== Do this ==
Take every line from the material that has the word "scene" in it.

== Information shown ==
(begin)
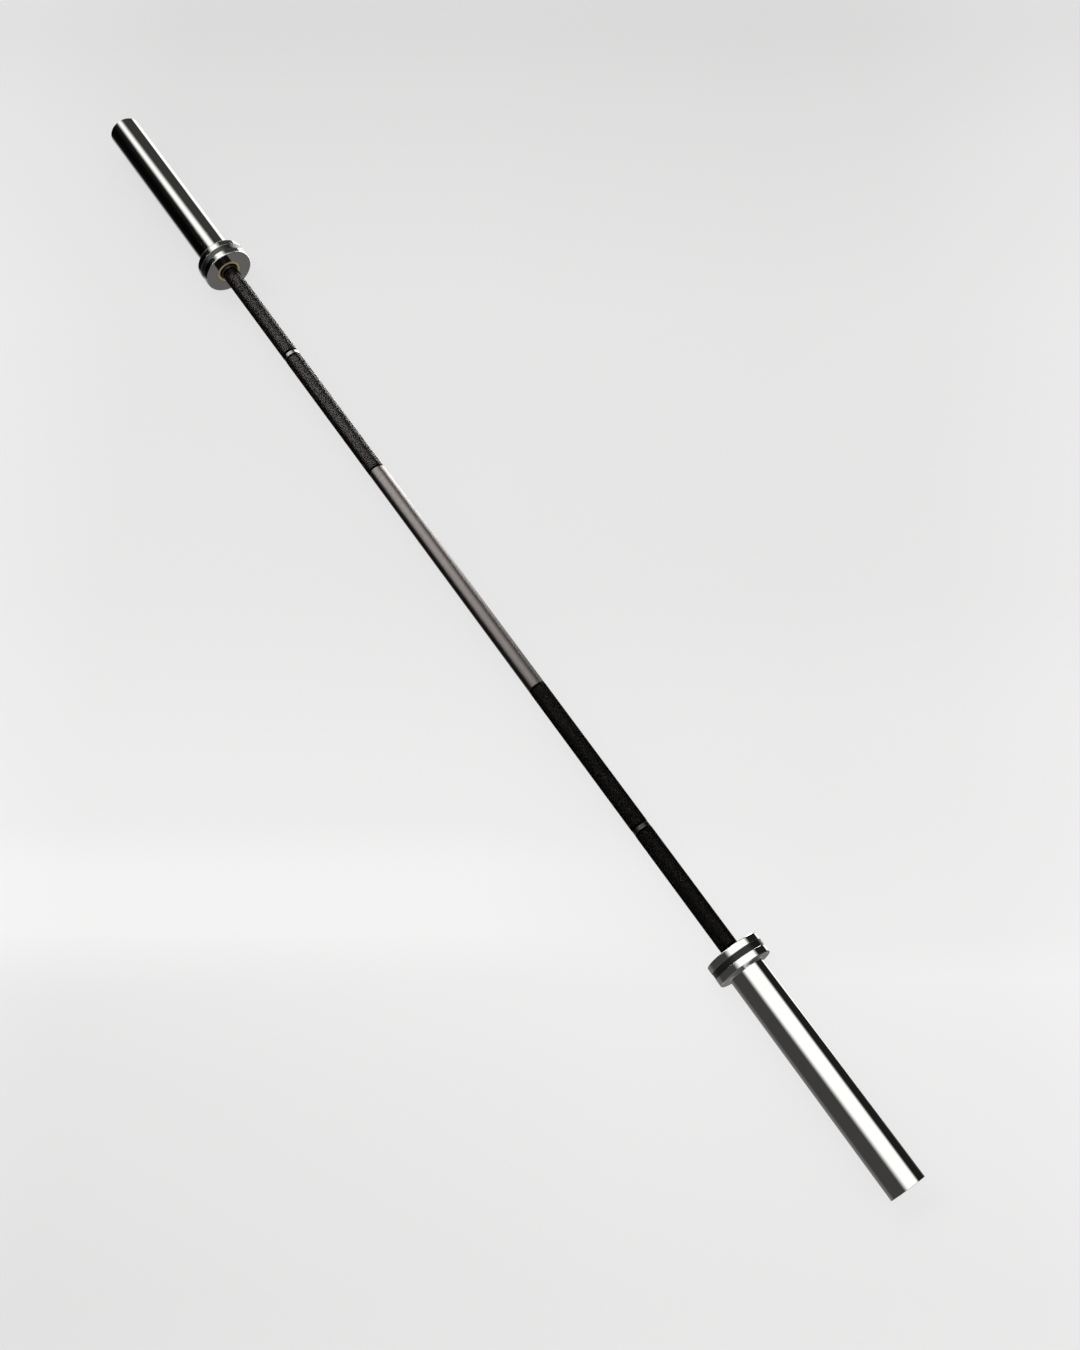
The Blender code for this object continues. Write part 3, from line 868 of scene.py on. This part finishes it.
def black_steel():
    """Black oxide on ground steel: near black with a warm cast in patches, smoother on the ring marks; the
    shoulders and journals where the shaft goes into the collar are painted near black as painted shade.
    """
    material, shader = new_finish("black_steel_finish", metallic=1.0)
    lines = lathe_lines(material, per_metre=1800, detail=3.0)
    patches = clouds(material, per_metre=9, detail=4, stretch=PATCH_STRETCH)
    grain = clouds(material, per_metre=1500, detail=3)
    radius = place_on_bar(material)[2]
    colour = two_tones(material, patches, BLACK_TONES, low=0.35, high=0.68)
    speckle = spread(material, grain, *MOST_OF_A_PATTERN, 0.0, SPECKLE_SHARE)
    colour = blend_colours(material, speckle, colour, BLACK_SPECKLE)
    # Painted shade: past the shaft's radius, on the shoulders and journals, the colour goes near black.
    colour = blend_colours(material, spread(material, radius, *SHAFT_TO_JOURNAL), colour, JOURNAL_PAINTED_SHADE)
    rough = uneven_polish(material, lines, smoothest=0.32, roughest=0.42)
    on_mark = spread(material, radius, *MARK_TO_SHAFT, -MARK_POLISH, 0.0)
    rough = plus(material, rough, on_mark)
    turned_lines = relief(material, lines, 3.5 * MICRON)
    bumps = relief(material, grain, 2 * MICRON, under=turned_lines)
    wire(material, shader, Base_Color=colour, Roughness=rough, Normal=bumps)
    return material


def knurled_steel():
    """The same black oxide on the grips, worn to steel on the diamonds' lands, which are painted lighter on
    the left-hand half and darker on the right as painted light; the grooves and flanks are darkened further
    as painted shade.
    """
    material, shader = new_finish("knurled_steel_finish", metallic=1.0)
    along_bar, _, radius = place_on_bar(material)
    height = spread(material, radius, KNURL_ROOT_R, KNURL_ROOT_R + DIAMOND_HEIGHT)
    wear = clouds(material, per_metre=380, detail=3)
    patches = clouds(material, per_metre=14, detail=4, stretch=GRIP_STRETCH)
    worn_here = spread(material, wear, 0.42, 0.66, LEAST_WEAR, 1.0)
    on_land = spread(material, height, 0.88, 0.99)
    worn = times(material, on_land, worn_here)
    # Painted shade: below the lands the grips take these very dark tones.
    groove = two_tones(material, patches, GROOVE_PAINTED_SHADE_TONES)
    # Painted light: the lands are lighter on the left-hand half of the bar and darker on the right.
    land = two_tones(material, along_bar, LAND_LIT_AND_SHADED_TONES, *LAND_LIGHT_TO_SHADE)
    colour = blend_colours(material, worn, groove, land)
    rough = spread(material, height, 0.0, 1.0, GROOVE_ROUGHNESS, LAND_ROUGHNESS)
    grain = clouds(material, per_metre=2600, detail=2)
    wire(material, shader, Base_Color=colour, Roughness=rough, Normal=relief(material, grain, 4 * MICRON))
    return material


def band_black():
    """Satin black inlay, finely blasted, with turning lines just showing through."""
    material, shader = new_finish("band_black_finish", metallic=0.0)
    grain = clouds(material, per_metre=2400, detail=3)
    lines = lathe_lines(material, per_metre=1500)
    patches = clouds(material, per_metre=60, detail=4)
    colour = two_tones(material, patches, BAND_TONES)
    rough = uneven_polish(material, grain, smoothest=0.22, roughest=0.34)
    turned_lines = relief(material, lines, 2 * MICRON)
    bumps = relief(material, grain, 4 * MICRON, under=turned_lines)
    wire(material, shader, Base_Color=colour, Roughness=rough, Normal=bumps)
    return material


def bronze():
    """Turned bearing bronze with an oily, olive-brown cast."""
    material, shader = new_finish("bronze_finish", metallic=0.4)
    lines = lathe_lines(material, per_metre=2200, detail=3.0)
    oil = clouds(material, per_metre=160, detail=4)
    colour = two_tones(material, oil, BRONZE_TONES, low=0.36, high=0.64)
    rough = uneven_polish(material, oil, smoothest=0.26, roughest=0.40)
    wire(material, shader, Base_Color=colour, Roughness=rough, Normal=relief(material, lines, 4 * MICRON))
    return material


def plain_steel():
    """Ground steel washers: concentric grinding marks and a film of oil."""
    material, shader = new_finish("plain_steel_finish", metallic=1.0)
    lines = lathe_lines(material, per_metre=2800, detail=3.0)
    film = clouds(material, per_metre=200, detail=3)
    colour = two_tones(material, film, STEEL_TONES)
    rough = uneven_polish(material, lines, smoothest=0.28, roughest=0.42)
    wire(material, shader, Base_Color=colour, Roughness=rough, Normal=relief(material, lines, 4 * MICRON))
    return material


def spring_steel():
    """Phosphated spring steel: a mottled dark grey coat."""
    material, shader = new_finish("spring_steel_finish", metallic=1.0)
    mottle = clouds(material, per_metre=900, detail=4)
    grain = clouds(material, per_metre=4200, detail=2)
    colour = two_tones(material, mottle, PHOSPHATE_TONES)
    rough = uneven_polish(material, mottle, smoothest=0.36, roughest=0.50)
    wire(material, shader, Base_Color=colour, Roughness=rough, Normal=relief(material, grain, 4 * MICRON))
    return material


def anodised_black():
    """Black anodised aluminium cap: fine facing rings under the dye, and paler rubs."""
    material, shader = new_finish("cap_black_finish", metallic=1.0)
    rings = lathe_lines(material, per_metre=2400, wander=0.004)
    rubs = clouds(material, per_metre=120, detail=4)
    colour = two_tones(material, rubs, CAP_TONES, low=0.45, high=0.7)
    rough = uneven_polish(material, rings, smoothest=0.30, roughest=0.42)
    wire(material, shader, Base_Color=colour, Roughness=rough, Normal=relief(material, rings, 6 * MICRON))
    return material


def rubber():
    """Moulded nitrile rubber with a dry bloom."""
    material, shader = new_finish("rubber_finish", metallic=0.0)
    bloom = clouds(material, per_metre=700, detail=4)
    grain = clouds(material, per_metre=5200, detail=2)
    colour = two_tones(material, bloom, RUBBER_TONES, low=0.4, high=0.7)
    rough = uneven_polish(material, bloom, smoothest=0.50, roughest=0.66)
    wire(material, shader, Base_Color=colour, Roughness=rough, Normal=relief(material, grain, 6 * MICRON))
    return material


def build_shaft(black, knurl):
    """The bare shaft, and the four knurled grips on it."""
    shaft = turned("shaft_fine", shaft_stations(), on_axis=True)
    face = along("right_collar")[0]
    corners = [(side * (face + SHOULDER_ROUND), JOURNAL_R) for side in (-1, 1)]
    rounded(shaft, corners, SHOULDER_ROUND / 2)
    hand_over(shaft, "shaft", "shaft", black)
    for part, (start, end) in grip_spans().items():
        right = knurled_grip("right_" + part, start, end)
        left = turned_over(right, "left_" + part)
        for grip in (left, right):
            hand_over(grip, "shaft", "shaft", knurl)


def build_bushings_and_washers(bearing, ground):
    """The plain rings between shaft and sleeve; the outer washer stays with the shaft."""
    for part, bore_r, edge_break, slot, material, body in (
        ("inner_bushing", INNER_BUSHING_BORE_R, BUSHING_CHAMFER, "bronze", bearing, None),
        ("outer_bushing", OUTER_BUSHING_BORE_R, BUSHING_CHAMFER, "bronze", bearing, None),
        ("inner_thrust_washer", INNER_WASHER_BORE_R, FINE_CHAMFER, "plain_steel", ground, None),
        ("outer_thrust_washer", OUTER_BUSHING_BORE_R, FINE_CHAMFER, "plain_steel", ground, "shaft"),
    ):
        start, end = along("right_" + part)
        piece = plain_ring("right_" + part + "_fine", start, end, bore_r, BUSHING_R, edge_break)
        both_ends(piece, part, material, body)


def build_circlips(sprung):
    """The snap ring on the shaft, and the ring that keeps the cap in the sleeve."""
    snap = circlip("right_snap_ring_fine", "right_snap_ring", SNAP_RING_R, SNAP_RING_HEIGHT, lug_side=1)
    both_ends(snap, "snap_ring", sprung, "shaft")
    keeper = circlip(
        "right_retaining_ring_fine",
        "right_retaining_ring",
        RETAINING_RING_R,
        RETAINING_RING_HEIGHT,
        lug_side=-1,
    )
    both_ends(keeper, "retaining_ring", sprung)


def build_bar():
    black = black_steel()
    knurl = knurled_steel()
    bright = chrome()
    bearing = bronze()
    ground = plain_steel()
    sprung = spring_steel()
    build_shaft(black, knurl)
    both_ends(sleeve(), "sleeve", bright)
    both_ends(collar(), "collar", bright)
    both_ends(collar_band(), "collar_band", band_black())
    build_bushings_and_washers(bearing, ground)
    build_circlips(sprung)
    both_ends(end_cap(), "end_cap", anodised_black())
    both_ends(cap_o_ring(), "cap_o_ring", rubber())


def paper():
    """The floor's plain paper, lit a little unevenly as in the photograph; the unevenness is painted light,
    laid in the paper's own glow.
    """
    material, shader = new_finish("studio_paper", metallic=0.0)
    place = add_node(material, "TexCoord").outputs["Object"]
    away = add_node(material, "VectorMath", {0: place}, operation="LENGTH").outputs["Value"]
    across_inputs = {0: place, 1: PAPER_ACROSS}
    across = add_node(material, "VectorMath", across_inputs, operation="DOT_PRODUCT").outputs["Value"]
    beside_inputs = {0: place, 1: PAPER_ALONG}
    beside = add_node(material, "VectorMath", beside_inputs, operation="DOT_PRODUCT").outputs["Value"]
    uneven = plus(material, bent(material, across, PAPER_CREST), bent(material, beside, PAPER_SIDES))
    for depth, share in PAPER_DIPS:
        dip = times(material, bent(material, across, depth), bent(material, beside, share))
        uneven = plus(material, uneven, dip)
    uneven = times(material, uneven, bent(material, away, PAPER_UNEVEN))
    # Painted light: the paper's glow makes a pool of light on it, with soft lighter and darker bands.
    glow = plus(material, bent(material, away, PAPER_GLOW), uneven)
    shader.inputs["Base Color"].default_value = (*PAPER_GREY, 1.0)
    shader.inputs["Roughness"].default_value = PAPER_ROUGHNESS
    shader.inputs["Specular IOR Level"].default_value = 0.0
    shader.inputs["Emission Color"].default_value = (1.0, 1.0, 1.0, 1.0)
    wire(material, shader, Emission_Strength=glow)
    return material


def floor_and_backdrop():
    """A pale floor that sweeps up into a round backdrop."""
    floor_level = frame_low.z - FLOOR_DROP
    bpy.ops.object.select_all(action="DESELECT")
    bpy.ops.mesh.primitive_cylinder_add(
        vertices=STUDIO_SIDES,
        radius=STUDIO_R,
        depth=STUDIO_HEIGHT,
        location=(0, 0, floor_level + STUDIO_HEIGHT / 2),
    )
    sweep = bpy.context.object
    sweep.name = "studio_sweep"
    bpy.ops.object.transform_apply(location=True, rotation=True, scale=True)
    bpy.ops.object.mode_set(mode="EDIT")
    pick(sweep, "FACE", lambda face: face.normal.z > 0.5)
    bpy.ops.mesh.delete(type="FACE")
    pick(sweep, "EDGE", lambda edge: all(vertex.co.z < floor_level + TOUCH for vertex in edge.verts))
    bpy.ops.mesh.bevel(offset=SWEEP_ROUND, segments=SWEEP_STEPS, affect="EDGES", profile=0.5)
    bpy.ops.mesh.select_all(action="SELECT")
    bpy.ops.mesh.flip_normals()
    close_edit()
    bpy.ops.object.shade_smooth()
    sweep.data.materials.append(paper())
    sweep.visible_glossy = False


def tinted(tent, colour, amount):
    return add_node(tent, "VectorMath", {0: colour, "Scale": amount}, operation="SCALE").outputs["Vector"]


def overhead_softbox(tent, turn, lean):
    """Long and overhead: wide over the near end, narrow over the far end, brightest over the middle."""
    left_edge = bent(tent, lean, BOX_LEFT_EDGE)
    left_full = bent(tent, lean, BOX_LEFT_FULL)
    right_full = bent(tent, lean, BOX_RIGHT_FULL)
    right_edge = bent(tent, lean, BOX_RIGHT_EDGE)
    rise = step_between(tent, turn, left_edge, left_full)
    fall = step_between(tent, turn, right_full, right_edge, 1.0, 0.0)
    box = times(tent, rise, fall)
    box = times(tent, box, step_between(tent, lean, *BOX_FAR_END))
    box = times(tent, box, step_between(tent, lean, *BOX_NEAR_END, 1.0, 0.0))
    colour = blend_colours(tent, box, CREAM, WHITE)
    return tinted(tent, colour, times(tent, box, bent(tent, lean, BOX_POWER)))


def right_reflector(tent, turn, lean):
    """Low on the right; its upper edge lies lower towards the near end."""
    past_edge = minus(tent, turn, bent(tent, lean, REFLECTOR_LIMIT))
    board = step_between(tent, past_edge, *REFLECTOR_EDGE)
    board = times(tent, board, step_between(tent, turn, *REFLECTOR_FOOT, 1.0, 0.0))
    return tinted(tent, WHITE, times(tent, board, bent(tent, lean, REFLECTOR_POWER)))


def dim_air(tent, lean, side, up):
    """Nearly dark air on both sides, with a glow from the floor below and a trace past the near end."""
    to_right = step_between(tent, side, *AIR_SIDES)
    air = spread(tent, to_right, 0.0, 1.0, bent(tent, lean, LEFT_AIR), bent(tent, lean, RIGHT_AIR))
    near = spread(tent, lean, *FLOOR_GLOW_LEAN)
    from_floor = times(tent, near, spread(tent, up, *FLOOR_GLOW_DROP, 0.0, FLOOR_GLOW))
    past_end = times(tent, step_between(tent, lean, *END_AIR_LEAN), END_AIR)
    return tinted(tent, AIR, plus(tent, plus(tent, air, from_floor), past_end))


def light_from_the_ends(tent, turn, lean):
    """Past the near end a strip overhead and two weak ones low down; paper low on the left and far away."""
    strips = times(tent, bent(tent, turn, END_LIGHT), step_between(tent, lean, *END_LIGHT_LEAN))
    left_floor = step_between(tent, turn, *LEFT_FLOOR_TURN, LEFT_FLOOR, 0.0)
    left_floor = times(tent, left_floor, step_between(tent, lean, *LEFT_FLOOR_LEAN, 1.0, 0.0))
    far_paper = step_between(tent, lean, *FAR_PAPER_LEAN, FAR_PAPER, 0.0)
    return tinted(tent, WHITE, plus(tent, plus(tent, strips, left_floor), far_paper))


def studio_light():
    """The light tent, which lights the bar and shows in its chrome.

    A direction is told by its turn round the bar in degrees, from straight up towards +Y, and by its lean
    along the bar: -1 looks along the bar to its far end, and 1 to its near end.
    """
    tent = bpy.data.worlds.new("studio_light")
    bpy.context.scene.world = tent
    tent.use_nodes = True
    direction = add_node(tent, "TexCoord").outputs["Generated"]
    apart = add_node(tent, "SeparateXYZ", {"Vector": direction})
    lean, side, up = (apart.outputs[axis] for axis in "XYZ")
    turn = add_node(tent, "Math", {0: side, 1: up}, operation="ARCTAN2").outputs["Value"]
    turn = times(tent, turn, math.degrees(1))
    light = overhead_softbox(tent, turn, lean)
    for more in (
        right_reflector(tent, turn, lean),
        dim_air(tent, lean, side, up),
        light_from_the_ends(tent, turn, lean),
    ):
        light = add_node(tent, "VectorMath", {0: light, 1: more}, operation="ADD").outputs["Vector"]
    tent.node_tree.links.new(light, tent.node_tree.nodes["Background"].inputs["Color"])


def camera():
    lens = bpy.data.cameras.new("camera")
    lens.lens = LENS_MM
    lens.sensor_width = SENSOR_MM
    lens.clip_start, lens.clip_end = LENS_CLIP
    made = bpy.data.objects.new("camera", lens)
    made.location = CAMERA_PLACE
    made.rotation_mode = "QUATERNION"
    aim = Vector(CAMERA_AIM) - Vector(CAMERA_PLACE)
    made.rotation_quaternion = aim.to_track_quat("-Z", "Y")
    bpy.context.scene.collection.objects.link(made)
    bpy.context.scene.camera = made


def studio():
    floor_and_backdrop()
    studio_light()
    view = bpy.context.scene.view_settings
    view.view_transform = "Standard"
    view.look = "None"
    camera()


build_bar()
studio()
(end)
== Expected answer ==
The Blender code for this object continues. Write part 3, from line 868 of scene.py on. This part finishes it.
    bpy.context.scene.world = tent
    bpy.context.scene.collection.objects.link(made)
    bpy.context.scene.camera = made
    view = bpy.context.scene.view_settings